August also saw Kildare paddler Jenny Egan win Ireland’s first ever medal (K1 5000m bronze) at the World Sprint Canoe Championships in Portugal.

 

 

It also saw Wicklow teenager Lara Gillespie, a rising star in Irish cycling, win gold in the Points event at the European Junior Track Championships, where she also won silver in the Pursuit and narrowly missed the podium in the Omnium.

 

 

And it was also marked by Tyrone light fly-weight Jude Gallagher (16), a European Youth bronze winner in April, bringing home another bronze from the World Youth Championships in Budapest.

 

September

 

Another simply magical month got off to a flying start when Dublin sailors Robert Dickson and Sean Waddilove lifted the World U23 title in the 49er skiff class and did it, noticeably, in Marseille which will be the venue for Olympic sailing in 2024.

 

Paul and Gary O’Donovan, Rowing

Olympic silver medallists Gary and Paul O’Donovan became the Irish rowers to win a world title in an Olympic event, when they dominated their final and won the world lightweight doubles gold in Plovdiv, Bulgaria.

 

Just 24 hours later Sanita Puspure, who had been in brilliant form all season, made more history, winning gold in the women’s single sculls in truly dominant fashion.

 

 

To have three world champions in two days was incredible and, 24 hours later, more Irish athletes were making history at the World Equine Games in North Caroline.

 

They may have been seventh after the dressage but Ireland’s eventing team vaulted into second thanks to a brilliant round on the cross-country and held their place in the show-jumping section.

 

The team of Padraig McCarthy (Tipperary), Sarah Ennis (Meath), Cathal Daniels (Galway) and Sam Watson (Carlow) won silver and secured early Olympic qualification for Tokyo 2020 and McCarthy also took individual silver where Ennis was also fifth.

 

Nhat Nguyen of Team Ireland, from Clarehall, Dublin

 

September also saw Ireland’s best young badminton player Nhat Nguyen win bronze at the European Junior Championships in Estonia and the Dublin teenager subsequently went all the way to the quarter-finals at the World Junior Championships in November where he lost out to Li Shifeng of China.

 

 

October

 

Another month and more medals, this time three from the third Summer Youth Olympics (for 15-18 year olds) which took place in Buenos Aires very late in the year.

 

Leitrim’s Dearbhla Rooney (17) won only Ireland’s fourth boxing medal at this level, a bronze at featherweight.

 

Dubliner Niamh Coyne won silver in the 100m breaststroke final where Mona

Dearbhla Rooney of Team Ireland, centre, from Manorhamilton, Leitrim

McSharry was just pipped for a medal by two hundredths of a second and the Sligo star also finished fourth in the 50m breaststroke final.

 

Niamh Coyne of Team Ireland, from Tallaght, Dublin

 

 

 

 

 

 

 

 

 

And remember the karate kid Sean McCarthy Crean?
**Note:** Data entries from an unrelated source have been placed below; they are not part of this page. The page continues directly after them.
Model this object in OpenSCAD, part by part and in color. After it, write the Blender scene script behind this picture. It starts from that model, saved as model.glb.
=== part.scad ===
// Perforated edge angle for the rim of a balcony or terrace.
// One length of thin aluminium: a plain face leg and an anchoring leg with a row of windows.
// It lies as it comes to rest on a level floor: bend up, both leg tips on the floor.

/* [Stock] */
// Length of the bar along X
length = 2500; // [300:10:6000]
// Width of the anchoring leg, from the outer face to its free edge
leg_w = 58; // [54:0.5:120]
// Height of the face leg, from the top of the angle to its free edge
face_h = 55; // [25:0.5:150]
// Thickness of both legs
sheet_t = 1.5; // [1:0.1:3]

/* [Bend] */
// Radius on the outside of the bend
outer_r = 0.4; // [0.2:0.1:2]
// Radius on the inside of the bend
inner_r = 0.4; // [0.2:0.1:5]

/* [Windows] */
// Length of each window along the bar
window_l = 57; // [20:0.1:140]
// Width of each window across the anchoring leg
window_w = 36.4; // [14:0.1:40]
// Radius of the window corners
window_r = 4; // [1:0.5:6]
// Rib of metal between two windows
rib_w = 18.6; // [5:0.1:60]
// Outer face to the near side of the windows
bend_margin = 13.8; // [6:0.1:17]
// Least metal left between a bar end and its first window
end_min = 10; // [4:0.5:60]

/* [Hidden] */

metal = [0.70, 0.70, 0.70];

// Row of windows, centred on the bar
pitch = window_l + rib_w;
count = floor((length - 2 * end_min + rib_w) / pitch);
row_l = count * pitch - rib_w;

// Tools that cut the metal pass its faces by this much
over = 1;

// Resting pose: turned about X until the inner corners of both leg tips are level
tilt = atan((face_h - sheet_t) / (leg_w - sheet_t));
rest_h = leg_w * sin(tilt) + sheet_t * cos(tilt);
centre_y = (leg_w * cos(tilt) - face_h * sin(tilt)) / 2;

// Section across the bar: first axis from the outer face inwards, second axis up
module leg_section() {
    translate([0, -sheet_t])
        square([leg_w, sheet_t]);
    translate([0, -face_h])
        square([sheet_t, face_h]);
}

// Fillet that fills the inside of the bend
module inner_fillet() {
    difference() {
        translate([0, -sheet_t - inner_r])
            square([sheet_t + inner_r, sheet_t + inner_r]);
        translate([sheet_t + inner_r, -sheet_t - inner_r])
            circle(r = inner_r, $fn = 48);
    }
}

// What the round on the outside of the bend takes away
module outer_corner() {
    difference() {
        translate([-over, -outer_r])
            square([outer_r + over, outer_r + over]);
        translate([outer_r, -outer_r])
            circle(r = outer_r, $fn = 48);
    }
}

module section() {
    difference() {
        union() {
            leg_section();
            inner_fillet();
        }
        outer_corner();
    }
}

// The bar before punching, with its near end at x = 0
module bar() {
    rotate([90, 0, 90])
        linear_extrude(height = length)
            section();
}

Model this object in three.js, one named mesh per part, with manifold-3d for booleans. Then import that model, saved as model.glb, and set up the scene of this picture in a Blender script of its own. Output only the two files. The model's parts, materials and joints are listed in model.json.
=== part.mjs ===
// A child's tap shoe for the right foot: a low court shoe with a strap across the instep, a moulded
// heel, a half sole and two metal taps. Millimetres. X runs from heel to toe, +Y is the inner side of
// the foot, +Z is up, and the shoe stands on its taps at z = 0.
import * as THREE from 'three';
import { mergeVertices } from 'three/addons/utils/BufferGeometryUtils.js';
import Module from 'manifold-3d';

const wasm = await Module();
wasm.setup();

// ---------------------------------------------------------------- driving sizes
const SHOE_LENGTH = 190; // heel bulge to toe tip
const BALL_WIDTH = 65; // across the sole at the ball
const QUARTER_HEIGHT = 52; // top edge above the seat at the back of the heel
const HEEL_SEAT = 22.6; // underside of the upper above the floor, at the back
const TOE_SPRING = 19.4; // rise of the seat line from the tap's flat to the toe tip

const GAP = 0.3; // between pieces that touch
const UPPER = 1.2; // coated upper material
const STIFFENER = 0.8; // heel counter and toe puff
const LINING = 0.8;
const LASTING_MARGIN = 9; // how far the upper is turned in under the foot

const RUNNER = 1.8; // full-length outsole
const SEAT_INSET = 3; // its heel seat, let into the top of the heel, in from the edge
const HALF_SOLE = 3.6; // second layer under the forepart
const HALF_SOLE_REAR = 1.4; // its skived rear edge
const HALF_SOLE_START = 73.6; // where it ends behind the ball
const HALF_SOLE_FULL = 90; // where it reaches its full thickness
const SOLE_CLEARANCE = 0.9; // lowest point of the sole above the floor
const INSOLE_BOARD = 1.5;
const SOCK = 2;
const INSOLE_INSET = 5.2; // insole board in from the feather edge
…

Yes, he was back on a podium, winning bronze in the first time his sport was included in this competition.

Emma Slevin of Team Ireland, from Renmore, Galway

Sean McCarthy-Crean, 2nd from left, of Team Ireland, from Cloghroe

 

Another to watch from that team in Argentina is gymnast Emma Slevin, who qualified for four finals and finished sixth in the allround, a phenomenal achievement by the Galway teenager.

 

 

December


The year finished on a real high when Kellie Harrington became Ireland’s fourth world champion in 2018.

 

A 2016 silver medallist at boxing’s World Championships, she went on a mission and safely got past four opponents to reach the 60kg final where Thailand’s Sudaporn Seesondee proved her most testing opponent but couldn’t match her superior skill and ring-craft.

 

Winning a second World Championship medal at a different weight (she fought at 64kg in ’16) underlines Harrington’s class. Only Katie Taylor and Michael Conlan have won world amateur titles before, and only Taylor and Joe Ward have ever reached more than one final.

 

 

Ireland actually came close to bringing home a second medal from New Delhi as Amy Broadhurst was regarded as very unlucky not to get the decision in her 64kg quarter-final.

 

Also in India in December was the Irish men’s hockey team, contesting their first World Cup in 28 years in Bhubaneswar.

 

It was only their third time to qualify, and hopes were high after their great opener – losing just 1-2 to top seeds Australia.

 

But then a particularly costly 1-1 draw with China, and a 4-2 loss to England, meant they did not progress past the group stages.

 

 

This year’s tricky mud-bath at the European Cross-Country in Tilburg, Netherlands also proved tough for the large Irish team for whom Ryan Forsythe (Newcastle) did best, finishing fourth in the U23 race.

 

But Sean Tobin (Clonmel) made 10th in a world-class senior men’s race, and to see Wicklow’s Emily O’Brien (8th) and Dublin’s Sarah Healy (9th, despite a fall) both finish the top 10 and get their junior (U20) side to within just three points of team bronze, was also encouraging.

 

And finally 2018 went out as it came in, with another major medal and further proof of the growing depth in Irish Olympic sport.

 

Shane Ryan’s 50m backstroke bronze at the World Short-Course Swimming Championships in Hangzhou was Irish swimming’s first ever in a (senior) World Championship, Ryan broke the national record in every round and his 22:76 bronze-winning time put him ninth on the alltime short-course rankings.

 

 

Irish teammates Conor Ferguson, Darragh Greene and Brendan Hyland all set new Irish senior records in their individual events and then the four combined to knock a whopping 18 seconds off the Irish Individual Medley record which had stood since 1991, a marvellous finish to a week in which they swam 11 national records (nine individual, two relay).

 

What a way to finish a marvellous year for Team Ireland!